Однако Надежда Яковлевна не только "опускала" посвящения (как в рассматриваемом случае с Кузиным в "К немецкой речи"), но "перепосвящала" себе стихи, написанные для других и о других. См. наш более ранний пост (http://nmandelshtam.blogspot.com/2012/08/blog-post_6.html) о двух стихотворениях Осипа Мандельштама: "Я буду метаться по табору улицы темной", посвященное Ольге Ваксель, и "Твоим узким плечам под бичами краснеть...", посвященное Марии Петровых. Подобные факты позволили выдающемуся американскому мандельштамоведу Омри Ронену сказать о Надежде Мандельштам:  "…веселая и безответственная в молодости, стала злой святошей, искажавшей стихи и мысли спутника своей жизни после его мученической кончины” (см. Омри Ронен, ИЗ ГОРОДА ЭНН  “Звезда”, 2002,  №1, http://magazines.russ.ru/zvezda/2002/1/ron.html)

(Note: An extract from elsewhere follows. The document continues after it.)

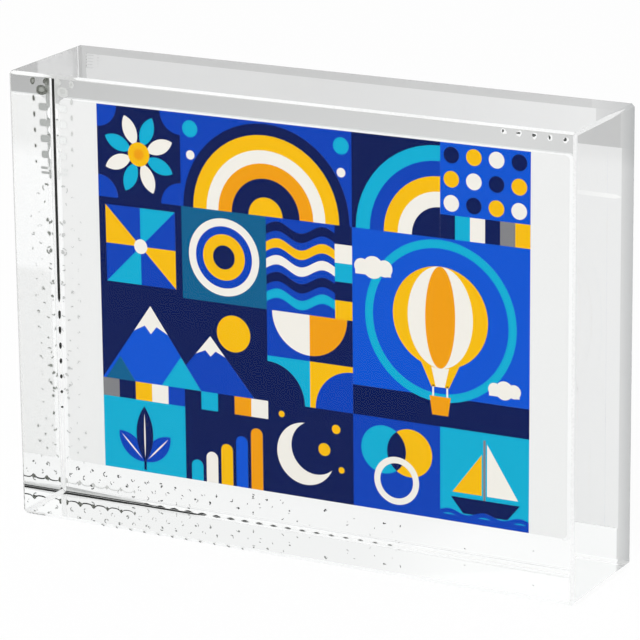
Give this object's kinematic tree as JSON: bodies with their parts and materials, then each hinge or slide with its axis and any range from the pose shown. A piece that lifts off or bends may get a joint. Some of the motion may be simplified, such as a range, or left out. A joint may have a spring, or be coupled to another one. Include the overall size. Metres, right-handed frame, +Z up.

Итак, упомянутые выше слова высказывания Надежды Мандельштам о Кузине безусловно лживы. Остается только вопрос: “Почему она лгала?” В этом  нам помогут, как ни странно, письма самой Надежды Яковлевны к тому же Кузину. Их ни много ни мало 192! К этому мы добавим единственное сохранившееся письмо Кузина к Надежде Яковлевне, оригинал которого сейчас хранится в архиве Принстонского университета, и фрагменты писем Кузина к своей жене. Все это можно найти в книге с двумя авторами: Борис Кузин "Воспоминания Произведения Переписка" и Надежда Мандельштам "192 письма к Б. Кузину", ИНАПРЕСС, 1999, Санкт-Петербург. Мы будем многократно ссылаться на эту книгу зачастую только указанием страниц.
 
Переписка - 1

Переписка с Надеждой Мандельштам, вернее сперва с обоими Мандельштамами, началась в ноябре 1937 года с освобождением Кузина из лагеря и началом его долгих лет ссылки. Напомним здесь, что Борис Сергеевич Кузин был арестован в 1935 году. Есть основание полагать, что существенную роль в его аресте сыграл Осип Мандельштам, назвавший его в числе слушателей своего стихотворения о кремлевском горце, a также то обстоятельство, что ранее во время кратковременного ареста Кузин отказался от роли тайного осведомителя. Таким людям органы обычно мстят. Нужно сказать, что Осипа Мандельштама Кузин никогда не упрекал за излишнюю откровенность со следователем. В интервью 5 июня 2010 года с Нателлой Болтянской, ведущей "Эхо Москвы"  (http://echo.msk.ru/programs/staliname/684041-echo), известный мандельштамовед Павел Нерлер (неоднократно цитированный в этом блоге) упоминал о "поразительной степени, что называется, сотрудничества со следствием" Осипа Эмильевича. Из девяти названных Мандельштамом слушателей позже был арестован каждый третий. Это Кузин, Лев Гумилев (арестовывался трижды: 1935, 1938, и 1949) и Владимир Нарбут. Нарбутa арестовали в 1936 году, сослали в Магадан. В 1938 г. расстрелян (по некоторым данным утоплен на барже вместе со многими другими заключенными). Человек мученически погиб. Но Надежда Яковлевна находит возможным и необходимым добавить "был ассенизатором, то есть чистил выгребные ямы" (Надежда Мандельштам "Воспоминания", Москва, "Согласие", 1999, стр. 450).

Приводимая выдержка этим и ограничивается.